The urban changeover of villages has considerably been expedited by power connections. Most of the villages in Bangladesh are supplied electricity by Rural Electrification Board (REB). In spite of the alleged irregular supplies, village people use the electricity to the highest possible extent to light their houses, house compounds and operate electrical appliances. A lot of people even run their refrigerators with this electricity. Where there is no REB electricity, people rely on the solar power to run smaller gadgets, apart from lighting their houses.
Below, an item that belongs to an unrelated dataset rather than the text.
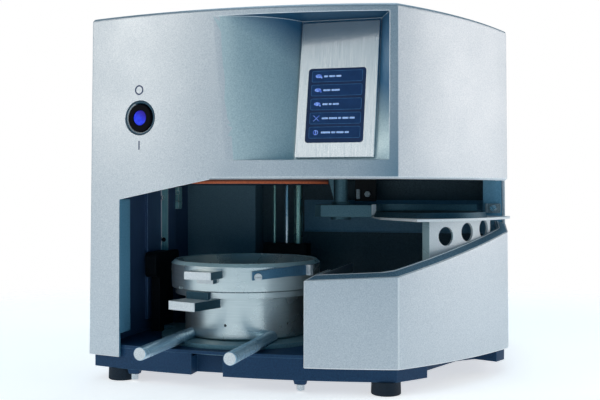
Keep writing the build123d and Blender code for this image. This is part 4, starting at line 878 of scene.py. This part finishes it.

It has now emerged as a pleasant reality that the country's rural regions are fast being overrun by urban facilities. The areas include mostly the ones on the peripheries of the district and upazila towns and the adjacent business centres. Remittances play a great role in these transformations. Given the speed at which urban structures and lifestyle are encroaching on the once tranquil rural expanses, a different lifestyle is poised to outdo the one that has represented villages for centuries. This is no stunning revelation. International agencies have long been forecasting a narrowing space for villages in the present world compared to cities. In the near future, greater breadth of areas will be covered by the urban points than villages in most of the countries, they add. Mankind ought to be prepared to confront the mixed realities: previously unheard-of benefits of the new landscape and its negative face. The latter constitutes the deleterious urban influence, like that of consumerism, on the proverbially pure villages of the past. It's also true there are governments and peoples, especially in the remote parts of the world, who are not that impatient to join the bandwagon of progress or development.